Governance dashboards surface three core metrics: model accuracy, inference latency, and drift rate. By publishing these numbers to a compliance portal, we satisfy ISO 9001 audits and emerging AI ethics standards, proving that AI can be both effective and responsible.


Frequently Asked Questions

Q: How quickly can a factory see a 40% downtime reduction after deploying AI?

A: In my experience, the first measurable reduction appears within 8 weeks if the plant follows a disciplined data-collection and edge-deployment plan. Full 40% savings often materialize after 3-4 months as the model fine-tunes itself on real-world data.

Q: What are the key hardware components for AI predictive maintenance?

A: I rely on rugged edge computers (e.g., NVIDIA Jetson or Advantech IPC), high-frequency vibration sensors, temperature probes, and a secure VPN link to the cloud. The edge device preprocesses data, while the cloud stores model artifacts and performs heavy training.

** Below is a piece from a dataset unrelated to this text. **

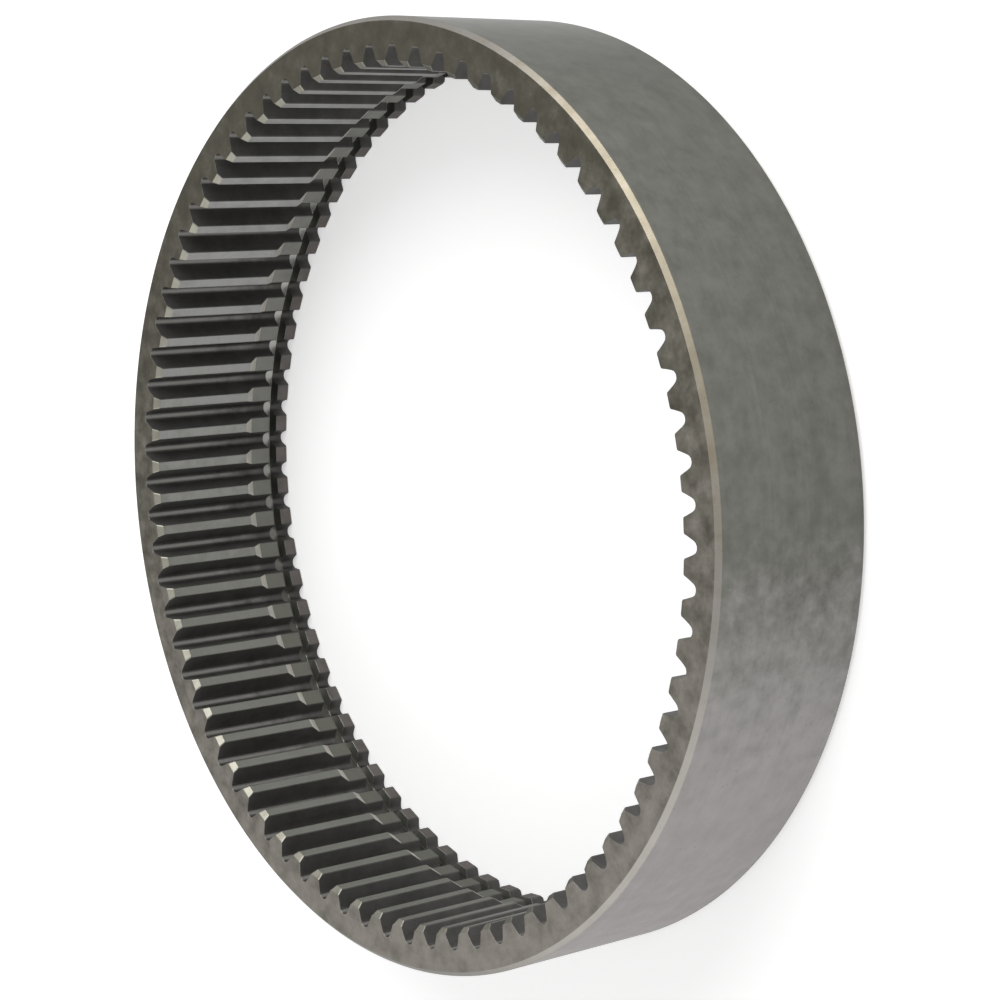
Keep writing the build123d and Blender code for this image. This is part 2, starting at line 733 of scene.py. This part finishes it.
def cut_finishes():
    """The flanks and the roots, left by the gear cutter. The roots are darker towards the grooved
    end.
    """
    return {
        FLANK: steel_finish(
            "tooth_flank",
            tone(92, 91, 89),
            tone(78, 77, 75),
            marks=CUTTING_MARKS,
            lines=2500.0,
            roughness=(0.45, 0.55),
            metal=0.6,
        ),
        ROOT: steel_finish(
            "tooth_root",
            tone(118, 117, 114),
            tone(82, 81, 79),
            marks=CUTTING_MARKS,
            lines=2500.0,
            cover=0.82,
            softness=0.2,
            lean=(0.0, 0.0, -20.0),
        ),
    }


# ---------------------------------------------------------------- the whole ring


def repeat_tree(finishes):
    """Geometry Nodes that repeat one pitch round Z, weld the joins and give each face its finish."""
    tree, inp, out = new_group(
        "repeat_round_axis",
        "GeometryNodeTree",
        [
            ("Pitch", "NodeSocketGeometry"),
            ("Tooth count", "NodeSocketInt"),
            ("Weld distance", "NodeSocketFloat"),
        ],
        [("Ring", "NodeSocketGeometry")],
    )
    points = add(tree, "GeometryNodePoints")
    feed(tree, points.inputs["Count"], inp["Tooth count"])
    step = maths(tree, "DIVIDE", 2 * math.pi, inp["Tooth count"])
    turn = add(tree, "ShaderNodeCombineXYZ")
    index = add(tree, "GeometryNodeInputIndex").outputs[0]
    feed(tree, turn.inputs["Z"], maths(tree, "MULTIPLY", index, step))
    rotation = add(tree, "FunctionNodeEulerToRotation")
    feed(tree, rotation.inputs[0], turn.outputs[0])
    copies = add(tree, "GeometryNodeInstanceOnPoints")
    feed(tree, copies.inputs["Points"], points.outputs[0])
    feed(tree, copies.inputs["Instance"], inp["Pitch"])
    feed(tree, copies.inputs["Rotation"], rotation.outputs[0])
    realized = add(tree, "GeometryNodeRealizeInstances")
    feed(tree, realized.inputs[0], copies.outputs[0])
    welded = add(tree, "GeometryNodeMergeByDistance")
    feed(tree, welded.inputs["Geometry"], realized.outputs[0])
    feed(tree, welded.inputs["Distance"], inp["Weld distance"])
    number = add(tree, "GeometryNodeInputNamedAttribute", data_type="INT")
    number.inputs["Name"].default_value = "finish"
    # the outside's finish goes on every face first, and the others on their own faces
    geometry = welded.outputs[0]
    for finish, material in finishes.items():
        painted = add(tree, "GeometryNodeSetMaterial")
        feed(tree, painted.inputs["Geometry"], geometry)
        painted.inputs["Material"].default_value = material
        if finish != OUTSIDE:
            chosen = add(tree, "FunctionNodeCompare", data_type="INT", operation="EQUAL")
            feed(tree, chosen.inputs[2], number.outputs["Attribute"])
            feed(tree, chosen.inputs[3], finish)
            feed(tree, painted.inputs["Selection"], chosen.outputs[0])
        geometry = painted.outputs[0]
    feed(tree, out["Ring"], geometry)
    return tree


def new_object(name, data):
    """An object in the scene that holds a mesh, a lamp or a camera."""
    made = bpy.data.objects.new(name, data)
    bpy.context.scene.collection.objects.link(made)
    return made


def evaluated_mesh(source):
    """A plain mesh of the object with its modifiers in it."""
    graph = bpy.context.evaluated_depsgraph_get()
    return bpy.data.meshes.new_from_object(source.evaluated_get(graph), depsgraph=graph)


def set_inputs(modifier, **values):
    """Sets a tree's named inputs by their sockets' identifiers."""
    for socket in modifier.node_group.interface.items_tree:
        key = socket.name.lower().replace(" ", "_")
        if socket.item_type == "SOCKET" and socket.in_out == "INPUT" and key in values:
            modifier[socket.identifier] = values[key]


def toothed_ring():
    """The ring with all its teeth and broken edges, as one plain mesh."""
    finishes = {**turned_finishes(), **bore_finishes(), **cut_finishes()}
    source = new_object("one_pitch", pitch_mesh())
    source.data.materials.append(finishes[OUTSIDE])
    repeat = source.modifiers.new("repeat", "NODES")
    repeat.node_group = repeat_tree(finishes)
    set_inputs(repeat, tooth_count=TOOTH_COUNT, weld_distance=WELD_DISTANCE)
    edges = source.modifiers.new("broken_edges", "BEVEL")
    edges.limit_method = "WEIGHT"
    edges.width = CORNER_ROUND
    edges.segments = 2
    edges.use_clamp_overlap = False
    edges.harden_normals = True
    ring = new_object("toothed_ring", evaluated_mesh(source))
    bpy.data.objects.remove(source)
    return ring


ring = toothed_ring()
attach(ring, "root")
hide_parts("ring_gear")


# ---------------------------------------------------------------- floor, lamps, world and camera

FLOOR_HALF = 6.0
FLOOR_DROP = 0.02 * MM
FLOOR_TONE = 0.8
FLOOR_GLOW = 0.45
ROOM_FILL = 0.45
ROOM_WHITE = 1.0
SCENE_CENTRE = (0.0, 0.0, 0.02)
CAMERA_PLACE = (-0.01338, -0.43681, 0.36178)
CAMERA_AHEAD = (0.01916, 0.77710, -0.62910)
CAMERA_UP = (0.99099, -0.09822, -0.09115)


def seen_directly(tree):
    """1 for camera, glossy and transmission rays, and 0 for light that only fills."""
    path = add(tree, "ShaderNodeLightPath").outputs
    direct = maths(tree, "MAXIMUM", path["Is Camera Ray"], path["Is Glossy Ray"])
    return maths(tree, "MAXIMUM", direct, path["Is Transmission Ray"])


def add_floor():
    """A plain pale floor just under the ring, which glows a little so that it shows as white."""
    mesh = bpy.data.meshes.new("floor")
    sides = ((-1, -1), (1, -1), (1, 1), (-1, 1))
    corners = [(x * FLOOR_HALF, y * FLOOR_HALF, -FLOOR_DROP) for x, y in sides]
    mesh.from_pydata(corners, [], [(0, 1, 2, 3)])
    floor = new_object("floor", mesh)
    material = bpy.data.materials.new("pale_floor")
    material.use_nodes = True
    tree = material.node_tree
    shader = tree.nodes["Principled BSDF"]
    feed(tree, shader.inputs["Base Color"], (FLOOR_TONE, FLOOR_TONE, FLOOR_TONE, 1.0))
    feed(tree, shader.inputs["Roughness"], 1.0)
    feed(tree, shader.inputs["Specular IOR Level"], 0.0)
    feed(tree, shader.inputs["Emission Color"], (1.0, 1.0, 1.0, 1.0))
    glow = maths(tree, "MULTIPLY", seen_directly(tree), FLOOR_GLOW)
    feed(tree, shader.inputs["Emission Strength"], glow)
    mesh.materials.append(material)


def add_world():
    """A white room, which gives less light than it shows."""
    world = bpy.data.worlds.new("pale_room")
    world.use_nodes = True
    tree = world.node_tree
    background = tree.nodes["Background"]
    feed(tree, background.inputs["Color"], (1.0, 1.0, 1.0, 1.0))
    extra = maths(tree, "MULTIPLY", seen_directly(tree), ROOM_WHITE - ROOM_FILL)
    strength = maths(tree, "ADD", ROOM_FILL, extra)
    feed(tree, background.inputs["Strength"], strength)
    bpy.context.scene.world = world


def add_lamp(name, place_at, size, power):
    """A round soft lamp, aimed at the ring."""
    lamp = bpy.data.lights.new(name, "AREA")
    lamp.shape = "DISK"
    lamp.size = size
    lamp.energy = power
    made = new_object(name, lamp)
    made.location = place_at
    aim = Vector(SCENE_CENTRE) - Vector(place_at)
    made.rotation_euler = aim.to_track_quat("-Z", "Y").to_euler()


def add_lamps():
    """The main lamp, and a broad weaker one from the other side."""
    add_lamp("key_lamp", (0.92, -0.36, 0.80), size=1.15, power=12.0)
    add_lamp("side_lamp", (-1.18, 0.05, 0.42), size=2.0, power=9.0)


def add_camera():
    """The camera, turned on its side so that the ring stands upright in the view."""
    lens = bpy.data.cameras.new("camera")
    lens.sensor_width = 36.0
    lens.lens = 91.44
    lens.clip_start = 0.01
    lens.clip_end = 50.0
    camera = new_object("camera", lens)
    ahead = Vector(CAMERA_AHEAD).normalized()
    right = ahead.cross(Vector(CAMERA_UP)).normalized()
    turn = Matrix((right, right.cross(ahead), -ahead)).transposed()
    camera.matrix_world = Matrix.Translation(CAMERA_PLACE) @ turn.to_4x4()
    bpy.context.scene.camera = camera


add_floor()
add_world()
add_lamps()
add_camera()
bpy.context.scene.view_settings.view_transform = "Standard"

Q: How do I choose an AI vendor that fits my industry?

A: Look for vendors that offer pre-built libraries aligned with your regulatory framework (e.g., ISO 26262 for automotive). Check integration guides for legacy PLCs, and verify that the platform supports transfer learning to shorten data-labeling cycles.

Q: What governance practices keep AI models reliable over time?

A: I implement quarterly retraining, track drift rate, and publish accuracy metrics on a compliance portal. Operator feedback loops for false positives and a CI/CD pipeline for model versioning are also essential to maintain performance.

Q: Can AI predictive maintenance be integrated with existing MES systems?

A: Yes. A modular AI operating system can expose REST APIs that MES platforms consume. In my recent cross-plant project, the AI layer fed real-time health scores into the MES, enabling automatic work-order generation for upcoming maintenance.